Недаром в «Тактометре» Квятковский внимательно следил и за фонетикой стиха, а к трактату прилагалась специальная статья, посвященная этой проблематике. Здесь он пытался увязать такой прием, как скопление гласных на словоразделах (зияние), с содержанием строки. Правда, в случае со стихом И. Сельвинского «Сам Блерио у аэроплана» его трактовка была более убедительна («воздушность пробега гласных и как бы захват дыхания обусловлены тематическим заданием автора»), чем в случае со строкой Иванова «Ее единая идея»: «Скольжение гласных, несколько неприятное на слух, все же вдет в духе темы о „женственности“»[524]. Приводимая Квятковским строка находится во вступлении к поэме «Младенчество»: «Вот жизни длинная минея, / Воспоминаний палимпсест, / Ее единая идея — / Аминь всех жизней — в розах крест» (II, 7). Более убедительными были наблюдения Боброва над согласными в стихах нескольких русских поэтов (у себя в том числе). Стихотворение Иванова «Хмель» он описал так: «Очень высокое общее количество согласных. Самое большое количество язычных и губных, самое малое зубных. На первом месте язычные, на последнем зубные»[525].
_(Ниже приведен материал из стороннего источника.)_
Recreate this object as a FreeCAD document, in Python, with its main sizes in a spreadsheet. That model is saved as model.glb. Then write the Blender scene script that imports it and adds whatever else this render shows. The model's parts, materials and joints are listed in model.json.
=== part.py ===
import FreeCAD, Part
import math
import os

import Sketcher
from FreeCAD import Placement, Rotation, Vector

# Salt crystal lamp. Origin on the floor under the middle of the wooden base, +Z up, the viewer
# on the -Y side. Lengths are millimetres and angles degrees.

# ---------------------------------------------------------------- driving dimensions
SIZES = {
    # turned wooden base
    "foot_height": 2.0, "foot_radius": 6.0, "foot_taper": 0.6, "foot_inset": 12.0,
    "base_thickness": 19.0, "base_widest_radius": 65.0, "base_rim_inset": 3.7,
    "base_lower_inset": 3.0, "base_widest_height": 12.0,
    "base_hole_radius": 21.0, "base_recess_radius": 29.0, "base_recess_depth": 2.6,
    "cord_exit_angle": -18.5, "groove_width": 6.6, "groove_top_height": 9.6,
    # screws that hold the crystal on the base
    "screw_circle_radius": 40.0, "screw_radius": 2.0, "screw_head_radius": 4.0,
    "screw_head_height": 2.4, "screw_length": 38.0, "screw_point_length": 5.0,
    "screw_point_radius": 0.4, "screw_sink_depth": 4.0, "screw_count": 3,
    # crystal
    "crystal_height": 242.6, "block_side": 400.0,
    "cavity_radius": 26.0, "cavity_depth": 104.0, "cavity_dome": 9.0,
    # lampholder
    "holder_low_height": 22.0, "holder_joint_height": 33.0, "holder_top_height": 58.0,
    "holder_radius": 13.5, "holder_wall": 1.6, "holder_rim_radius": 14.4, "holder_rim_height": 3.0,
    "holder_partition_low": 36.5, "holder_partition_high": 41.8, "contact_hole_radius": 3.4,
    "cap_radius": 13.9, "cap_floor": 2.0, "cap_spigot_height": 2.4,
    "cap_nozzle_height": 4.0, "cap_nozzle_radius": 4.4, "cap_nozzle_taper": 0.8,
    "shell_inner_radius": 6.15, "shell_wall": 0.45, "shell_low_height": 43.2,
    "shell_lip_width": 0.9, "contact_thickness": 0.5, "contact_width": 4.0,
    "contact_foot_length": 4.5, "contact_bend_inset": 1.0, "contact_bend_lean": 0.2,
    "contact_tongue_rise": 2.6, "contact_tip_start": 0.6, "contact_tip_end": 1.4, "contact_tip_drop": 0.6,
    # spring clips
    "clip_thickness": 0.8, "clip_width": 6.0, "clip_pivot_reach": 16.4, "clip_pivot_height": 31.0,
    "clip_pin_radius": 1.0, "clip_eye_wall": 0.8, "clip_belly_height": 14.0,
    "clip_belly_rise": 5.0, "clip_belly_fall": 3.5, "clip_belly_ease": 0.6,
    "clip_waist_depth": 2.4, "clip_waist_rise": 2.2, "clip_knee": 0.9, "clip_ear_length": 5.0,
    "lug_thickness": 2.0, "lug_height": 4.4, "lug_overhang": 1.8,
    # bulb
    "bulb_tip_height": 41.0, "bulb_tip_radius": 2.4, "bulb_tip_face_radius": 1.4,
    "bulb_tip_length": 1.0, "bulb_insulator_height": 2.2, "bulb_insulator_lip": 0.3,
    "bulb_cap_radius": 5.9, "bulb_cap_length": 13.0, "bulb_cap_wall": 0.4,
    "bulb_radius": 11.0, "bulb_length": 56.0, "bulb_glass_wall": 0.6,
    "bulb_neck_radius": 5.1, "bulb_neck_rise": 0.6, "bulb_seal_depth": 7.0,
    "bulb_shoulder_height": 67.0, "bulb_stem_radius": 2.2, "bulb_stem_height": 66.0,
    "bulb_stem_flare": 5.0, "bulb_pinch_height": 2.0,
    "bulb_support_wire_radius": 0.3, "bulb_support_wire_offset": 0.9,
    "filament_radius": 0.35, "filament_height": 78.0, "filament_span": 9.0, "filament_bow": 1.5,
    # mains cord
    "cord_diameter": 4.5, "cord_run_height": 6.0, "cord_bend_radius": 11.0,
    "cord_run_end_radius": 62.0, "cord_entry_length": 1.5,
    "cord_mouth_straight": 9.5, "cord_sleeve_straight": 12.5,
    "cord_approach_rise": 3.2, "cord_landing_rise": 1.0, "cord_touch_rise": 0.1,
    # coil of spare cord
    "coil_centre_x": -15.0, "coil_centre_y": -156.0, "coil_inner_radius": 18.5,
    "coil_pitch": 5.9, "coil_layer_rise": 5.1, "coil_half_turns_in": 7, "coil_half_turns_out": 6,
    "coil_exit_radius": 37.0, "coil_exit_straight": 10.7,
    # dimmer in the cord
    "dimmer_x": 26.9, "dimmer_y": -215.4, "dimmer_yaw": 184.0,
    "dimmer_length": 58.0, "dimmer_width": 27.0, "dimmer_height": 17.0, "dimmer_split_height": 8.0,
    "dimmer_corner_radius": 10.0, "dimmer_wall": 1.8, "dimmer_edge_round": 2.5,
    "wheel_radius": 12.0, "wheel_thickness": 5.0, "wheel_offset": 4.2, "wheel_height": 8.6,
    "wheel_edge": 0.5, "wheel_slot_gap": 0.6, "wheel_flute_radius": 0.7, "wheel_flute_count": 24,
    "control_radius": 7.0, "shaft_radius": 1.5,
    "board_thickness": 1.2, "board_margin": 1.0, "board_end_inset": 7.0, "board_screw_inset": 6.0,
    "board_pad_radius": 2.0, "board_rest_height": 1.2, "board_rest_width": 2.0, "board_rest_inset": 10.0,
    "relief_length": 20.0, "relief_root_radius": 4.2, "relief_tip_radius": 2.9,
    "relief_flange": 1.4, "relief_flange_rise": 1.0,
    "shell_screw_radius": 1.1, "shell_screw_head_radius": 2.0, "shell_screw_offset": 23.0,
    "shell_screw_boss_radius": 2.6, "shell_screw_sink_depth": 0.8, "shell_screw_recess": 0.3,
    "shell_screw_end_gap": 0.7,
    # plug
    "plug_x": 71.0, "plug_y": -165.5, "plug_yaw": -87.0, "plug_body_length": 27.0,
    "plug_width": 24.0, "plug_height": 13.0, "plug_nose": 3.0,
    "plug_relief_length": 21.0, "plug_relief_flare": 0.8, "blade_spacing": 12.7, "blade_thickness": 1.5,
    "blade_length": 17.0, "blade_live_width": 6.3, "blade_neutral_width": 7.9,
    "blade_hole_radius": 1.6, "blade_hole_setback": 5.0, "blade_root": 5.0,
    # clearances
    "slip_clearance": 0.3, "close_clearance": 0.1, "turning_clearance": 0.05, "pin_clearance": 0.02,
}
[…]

Однако главной особенностью декламационных теорий было, конечно, включение пауз и ускорений в качестве структурных элементов стиха. В книге «Ритм как диалектика и „Медный всадник“» Белый, обидчиво полемизируя с формалистами, защищал именно «паузные формы» (хотя его паузы всего лишь совпадали со словоразделами), апеллируя именно к практике публичного чтения русских поэтов — например, к тому, как Брюсов читал свое «Улица была, как буря…» с длинной паузой после первого слова. Он яростно защищал принцип «слуховой записи»: «Я и в процессе писания, и в процессе произнесения всегда слышу паузу, переживаю паузу, оттеняю паузы; ряд моих стихов превратились бы черт знает во что, если вышел ордер профессоров метрики — пауз нет, читайте без паузы»[526]. Возражения Белого против скандирования стихов (на чем настаивал критикуемый им Томашевский) объяснимы: он смешивал скандирование и декламацию[527]. Однако уже его ученик С. Бобров был гораздо радикальнее. Его «трехдольный паузник» допускает замену любой доли (моры, слога) на паузу или трех долей на четыре или пять слогов («квартоли», «квинтоли»)[528]. Внедрение стоп другого размера, по Божидару, влияет на темп произнесения, потому что «голос сказителя, чуть только он уловил руководящий размер, налаживается на таковую протяженность стопного мига, и, ежели вдруг среди правильных стоп прорывается невмерень, он блюдет приближно все ту же размерность. <…> произнесение их [слогов], дабы сровнять с вмернями, либо замедляется, либо ускоряется»[529].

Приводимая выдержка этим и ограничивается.